Records shown —

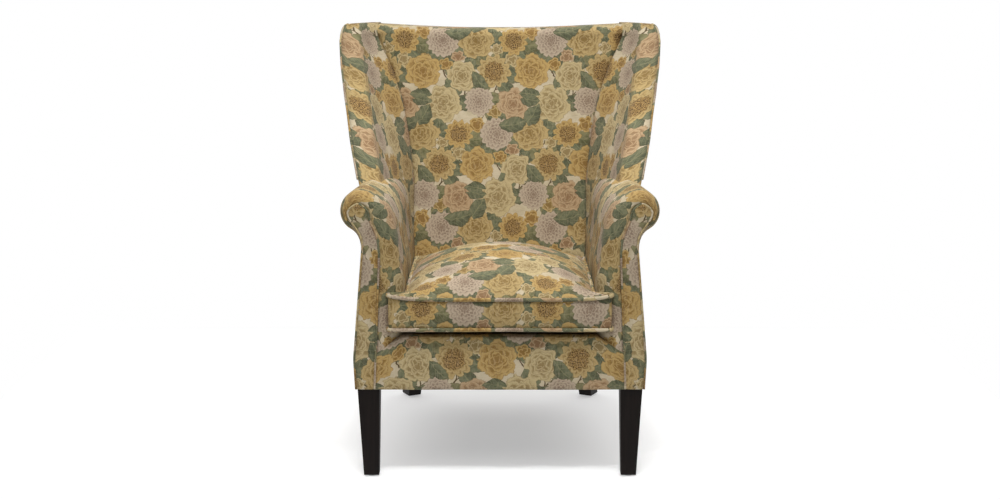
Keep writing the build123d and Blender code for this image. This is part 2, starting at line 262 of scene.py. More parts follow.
def weld(piece):
    """Joins doubled points where a grid closes on itself, and closes its ends."""
    work = bmesh.new()
    work.from_mesh(piece.data)
    bmesh.ops.remove_doubles(work, verts=work.verts, dist=1e-5)
    holes = [e for e in work.edges if e.is_boundary]
    if holes:
        bmesh.ops.holes_fill(work, edges=holes, sides=0)
    bmesh.ops.recalc_face_normals(work, faces=work.faces)
    work.to_mesh(piece.data)
    work.free()


def both_sides(name, rows, uvs, nodes):
    """The right piece and its mirror image, each standing for its CAD nodes."""
    for side, mirrored in (("right", False), ("left", True)):
        piece = grid_piece(f"{name}_{side}", rows, uvs, CLOTH_MATERIAL, mirrored=mirrored)
        finish_piece(piece, [f"{node}_{side}" for node in nodes])


def piping_both_sides(name, edge, radius, node):
    for side, sign in (("right", 1), ("left", -1)):
        path = [(sign * x, y, z) for x, y, z in edge]
        piece = tube(f"{name}_{side}", path, radius, CLOTH_MATERIAL)
        finish_piece(piece, [f"{node}_{side}"])


def finish_piece(piece, nodes, body="chair"):
    """Tells the frame which body carries the piece and which CAD nodes it stands for."""
    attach(piece, body)
    if nodes:
        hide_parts(*nodes)


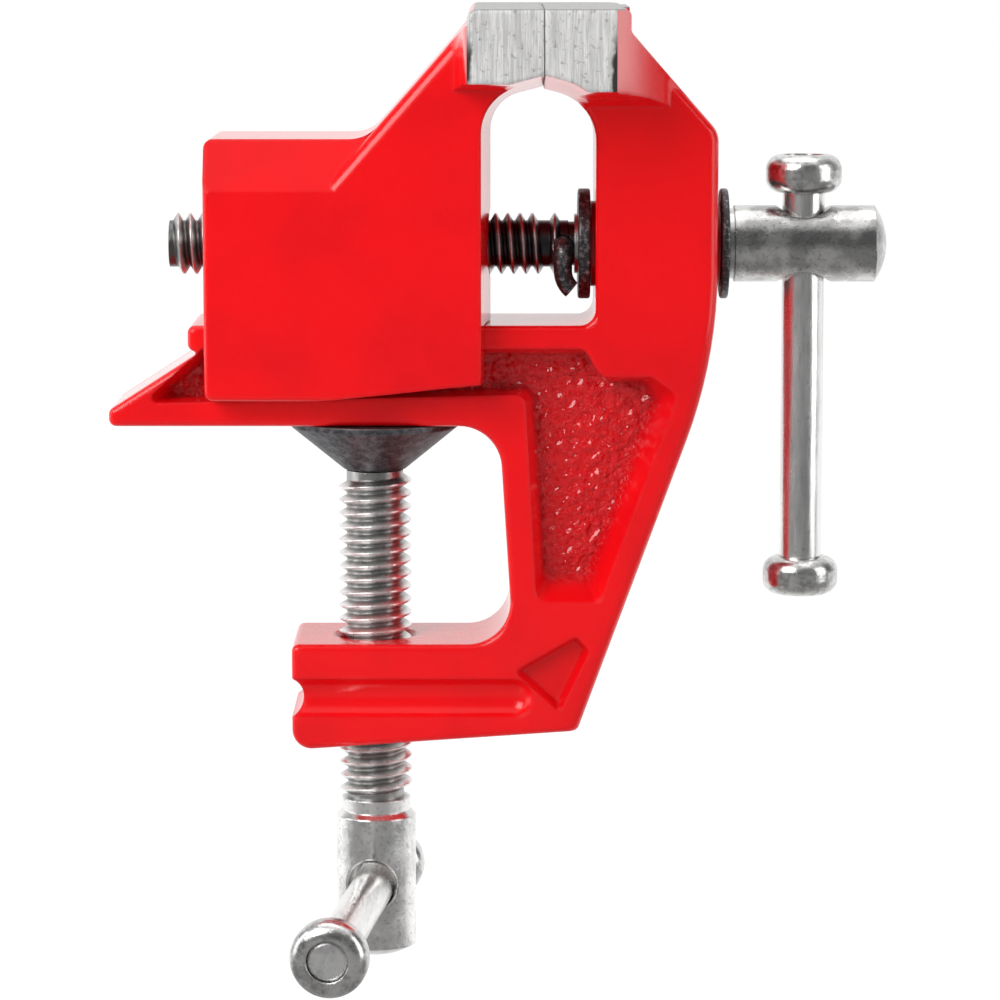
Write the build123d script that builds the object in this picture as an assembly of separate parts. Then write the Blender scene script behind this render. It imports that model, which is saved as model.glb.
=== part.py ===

What is required — Starting at the first line of the data above, please restate word for word every line up to and including the one that holds "node in nodes])", and add nothing else.

Response below —
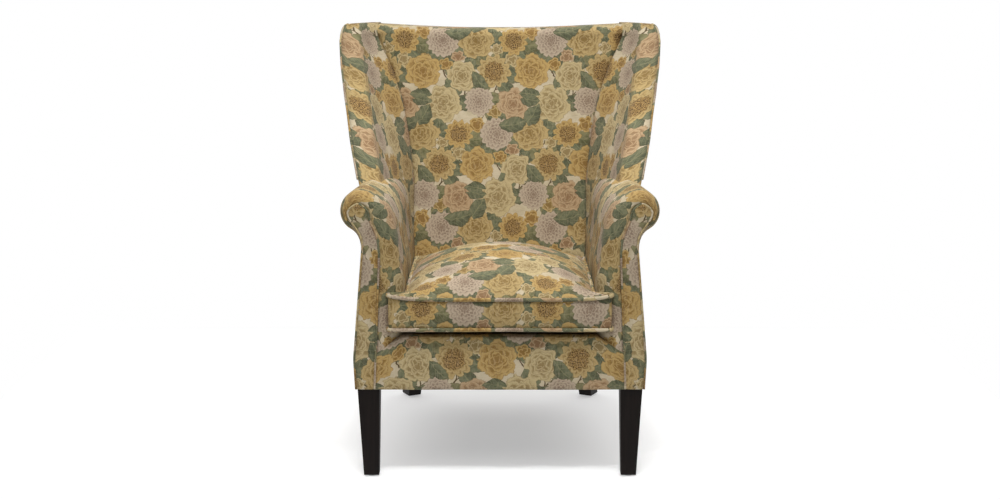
Keep writing the build123d and Blender code for this image. This is part 2, starting at line 262 of scene.py. More parts follow.
def weld(piece):
    """Joins doubled points where a grid closes on itself, and closes its ends."""
    work = bmesh.new()
    work.from_mesh(piece.data)
    bmesh.ops.remove_doubles(work, verts=work.verts, dist=1e-5)
    holes = [e for e in work.edges if e.is_boundary]
    if holes:
        bmesh.ops.holes_fill(work, edges=holes, sides=0)
    bmesh.ops.recalc_face_normals(work, faces=work.faces)
    work.to_mesh(piece.data)
    work.free()


def both_sides(name, rows, uvs, nodes):
    """The right piece and its mirror image, each standing for its CAD nodes."""
    for side, mirrored in (("right", False), ("left", True)):
        piece = grid_piece(f"{name}_{side}", rows, uvs, CLOTH_MATERIAL, mirrored=mirrored)
        finish_piece(piece, [f"{node}_{side}" for node in nodes])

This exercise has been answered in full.